Defense Environmental Cleanup, the largest tranche of the nuclear cleanup budget, would be relatively flat at $7.07 billion, about on par with the prior year’s $7.03 billion.
Non-Defense Cleanup would be $352 million under President Joe Biden’s request, down from $362 million, in the fiscal year ending Sept. 30.
Thanks to a requested $427 million Environmental Management infusion, the Uranium Enrichment Decontamination and Decommissioning Fund would be $857 million under the Biden plan, down from the $879 million Congress approved for the fund for fiscal 2023.
The $879 million uranium cleanup figure in the current fiscal year was obtained after $586 million was shifted over from Environmental Management, according to White House fiscal 2024 budget request justification details released this week.
The top line for the cleanup office, responsible for remediating nuclear contamination at 15 Cold War and Manhattan Project sites, starts off at $8.7 billion, according to the budget justification document. But $427 million would be funneled into the fund for cleanup of uranium enrichment sites in Kentucky, Ohio and Tennessee. That’s a similar situation to fiscal 2023, when Environmental Management transferred $586 million of an initial $8.8 billion pie into the uranium cleanup fund.
For several years now, first under the Donald Trump administration, DOE has turned to backup sources of funding for the account used to remediate old gaseous diffusion plants. The feds have tapped into Environmental Management dollars to help bolster declining balances at the uranium cleanup fund, which the Government Accountability Office reported in 2019 was running out of revenue.
Federal authorization to collect fees from electric utility companies for deposit into the Uranium Enrichment Decontamination and Decommissioning Fund expired in 2007, according to the Congressional Research Service. Congress in 2016 rejected a White House plan to impose new fees on the utilities.
Elsewhere in the cleanup complex, the Hanford Site in Washington state, which has two operations offices, would be funded at about $3 billion in 2024, up from $2.7 billion appropriated by Congress for fiscal 2023.

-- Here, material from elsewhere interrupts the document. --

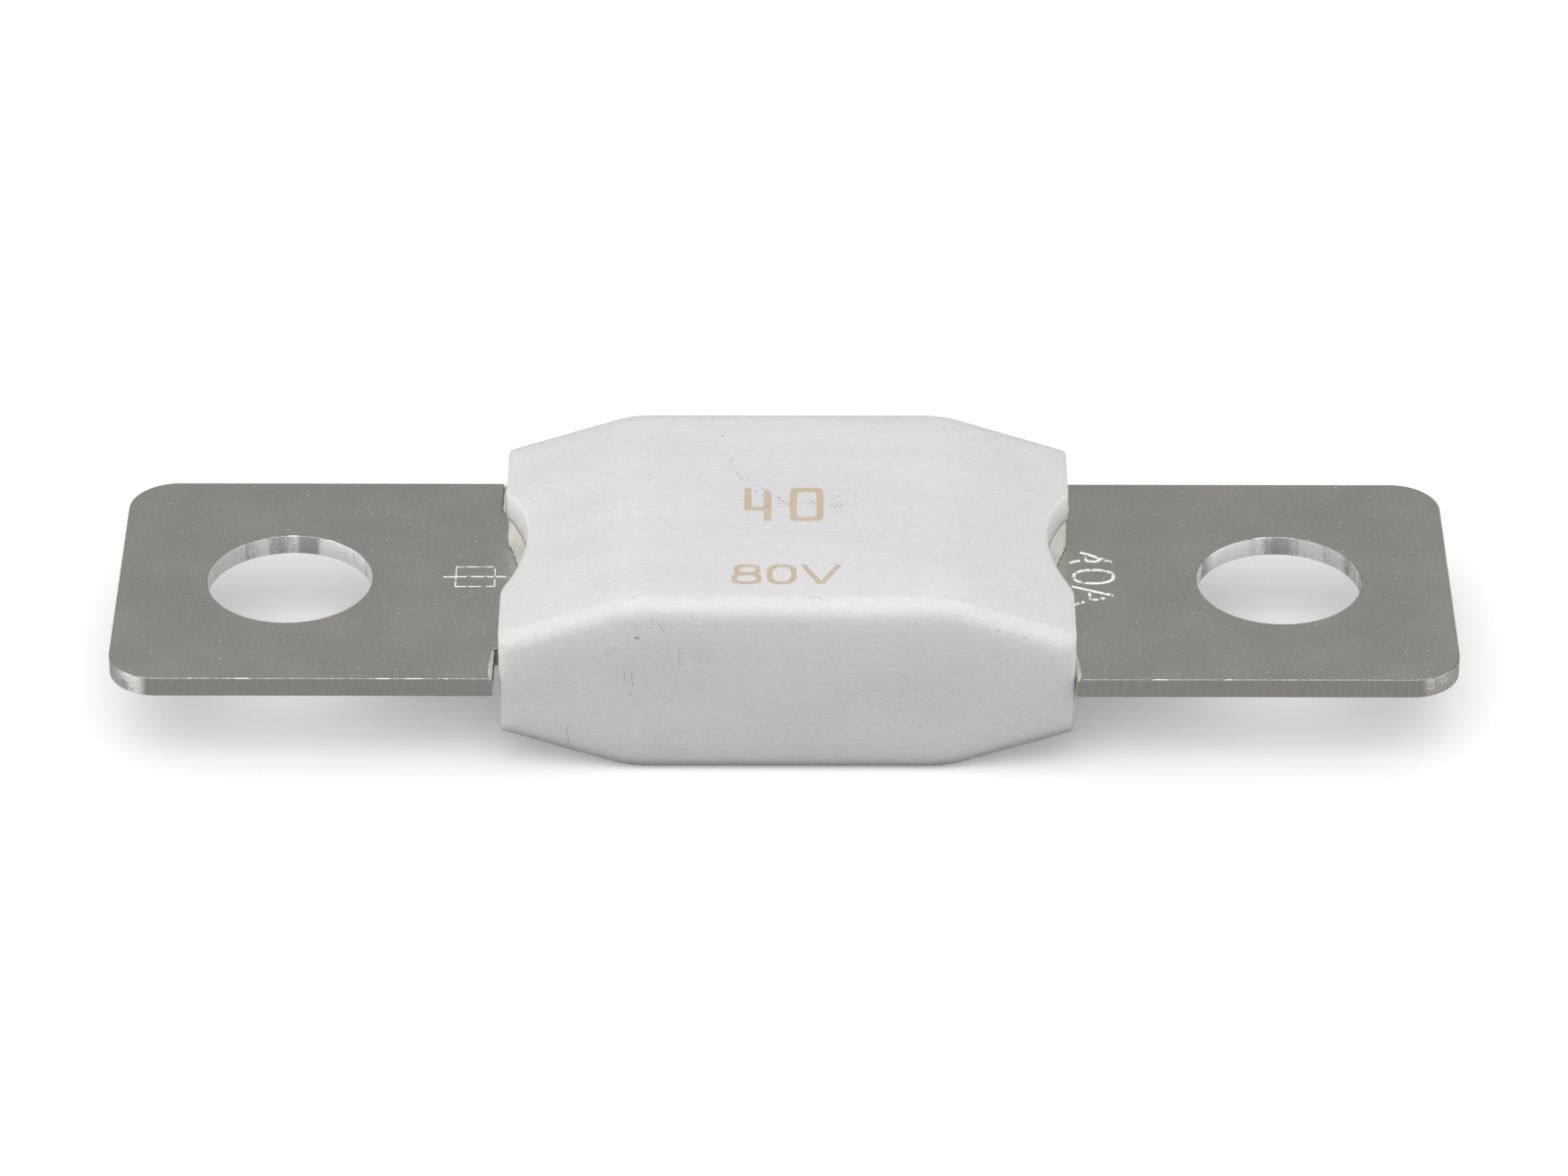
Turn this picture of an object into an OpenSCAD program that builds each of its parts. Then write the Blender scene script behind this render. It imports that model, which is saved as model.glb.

The Savannah River Site in South Carolina would drop $72 million to $1.58 billion, down from $1.65 billion in fiscal 2023. Funding for the Waste Isolation Pilot Plant in New Mexico would rise to $464 million, up from $459 million under the DOE request.
The next stop for the budget request is the Republican-controlled House Appropriations Committee, which is virtually assured to make changes.